Fifth, the Draft empowers an arbitral tribunal to order interim relief directly, as opposed to by way of the courts. It deletes the provisions of Article 28 and Article 46 of the PRC Arbitration Law, requiring that such an application be made to the competent people's court. Under new Articles 43 to 49, should an application be made after the commencement of an arbitration, it may be made either to the relevant court or the Tribunal.
Sixth, the Draft makes express provision for emergency arbitration. New Article 49 provides that, if prior to the constitution of the tribunal, the parties need to appoint an emergency arbitrator they may apply to the arbitration institution in line with the applicable arbitration rules. This reflects provisions of e.g. the CIETAC arbitration rules which allow for emergency arbitration.
The Draft amendments would significantly liberalize PRC Arbitration Law. For example, the Kompetenz-Kompetenz principle, if implemented in practice, would be a significant move towards further empowering the tribunal, and reducing the scope of judicial involvement in the arbitration proceedings. The benefits of this principle are the reason it is enshrined in Hong Kong law by virtue of Article 16 of the UNCITRAL Model Law on International Commercial Arbitration.
International (and Hong Kong) lawyers and parties will also take note of the reforms relating to foreign arbitration institutions, and ad hoc arbitration. These mean in effect that parties negotiating dispute resolution provisions of Sino-Foreign commercial contracts will have a new compromise option: China-seated arbitration which is either ad hoc or conducted under the auspices of an international institution. PRC law allows for these possibilities only with respect to “foreign-related” matters, namely those for which at least one of the parties is foreign, at least one of the parties habitually resides outside of China, the subject matter of the transaction is located outside of china; or else the legal fact that leads to the establishment, change or termination of the transaction occurs outside of China. Having said that, matters with a Hong Kong, as opposed to Mainland China, element are considered to meet this test.
It is also worth noting that the reforms to an extent bring the letter of the law into line with existing arbitration practices on the ground in mainland China. These practices have themselves evolved considerably in recent years. For example, the express reference to emergency arbitration in Article 49, reflects the fact that China-seated emergency arbitrations have taken place, and are expressly provided for in the rules of PRC arbitration institutions for some time. Parties to PRC-seated arbitration have also long had flexibility, should they wish, to agree upon specific procedures governing their arbitration process, such as the application of the IBA Rules on Evidence in International Arbitration, to render their arbitration procedure more in line with traditional international arbitration practice.
The Draft has now been circulated to stakeholders for comment.
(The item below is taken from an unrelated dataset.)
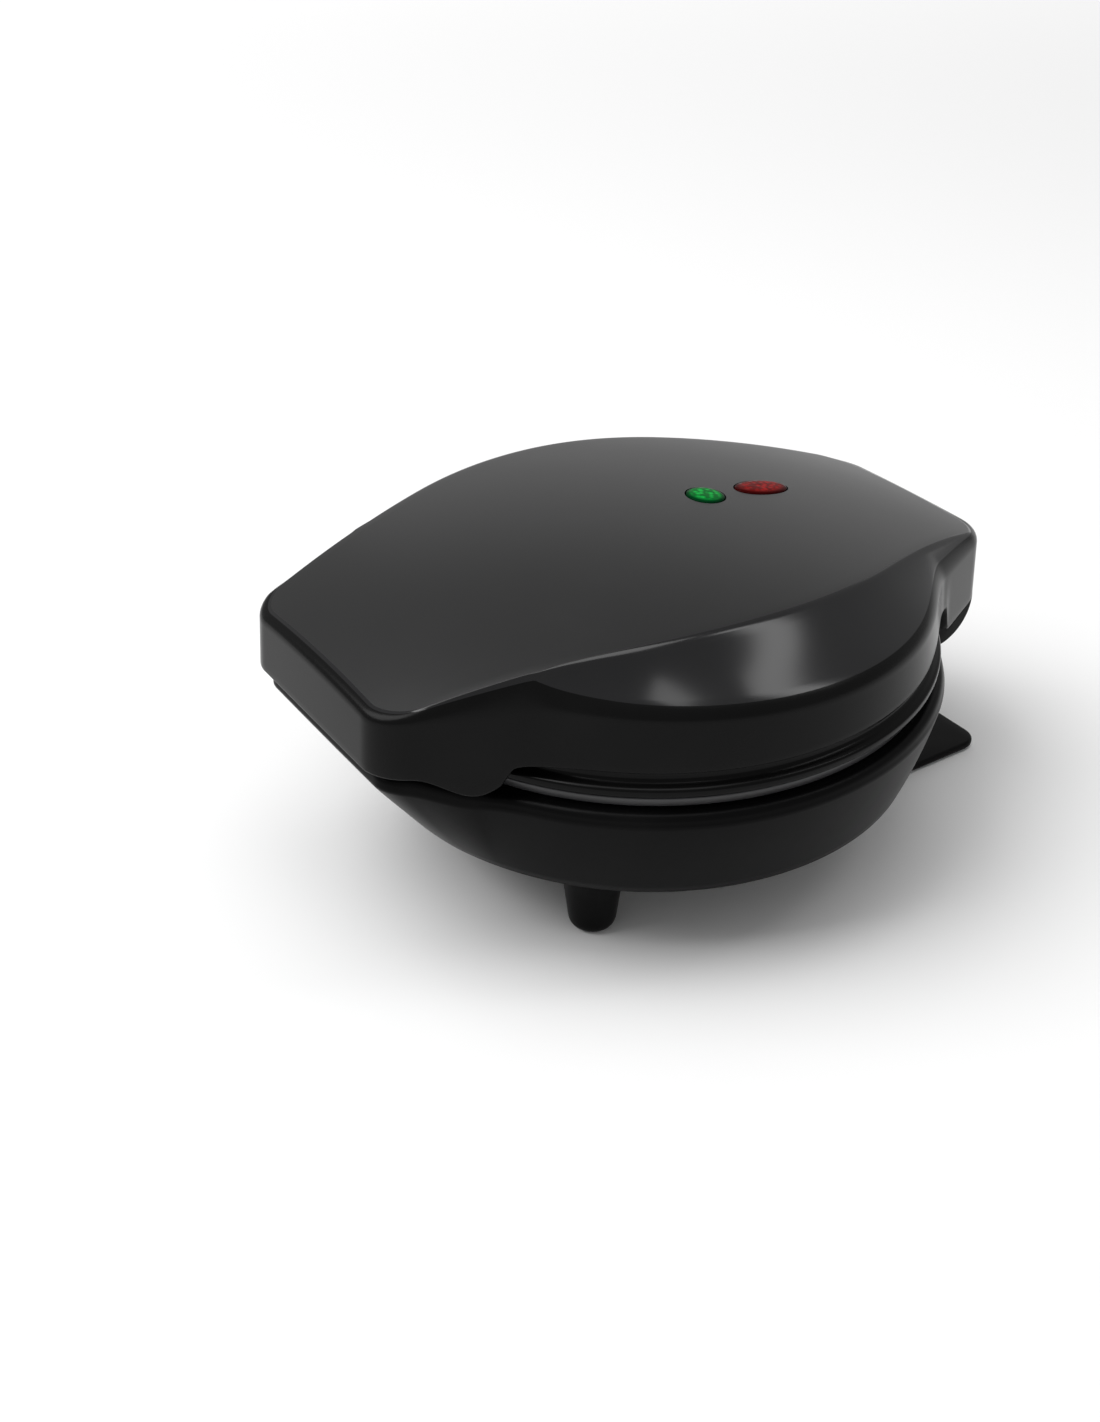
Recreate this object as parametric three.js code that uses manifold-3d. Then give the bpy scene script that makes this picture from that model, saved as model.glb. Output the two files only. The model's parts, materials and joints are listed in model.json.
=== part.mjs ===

 See article 178 of the notice of the supreme people’s court on issuing the opinions on several issues concerning the implementation of the general principles of the civil law of the people’s republic of china (for trial implementation) promulgated by the supreme people’s court on January 25, 1988 and article 304 of the opinions of the supreme people’s court on certain issues concerning the application of the PRC civil procedure law of the people’s republic of china, promulgated by the supreme people’s court on July 14 1992.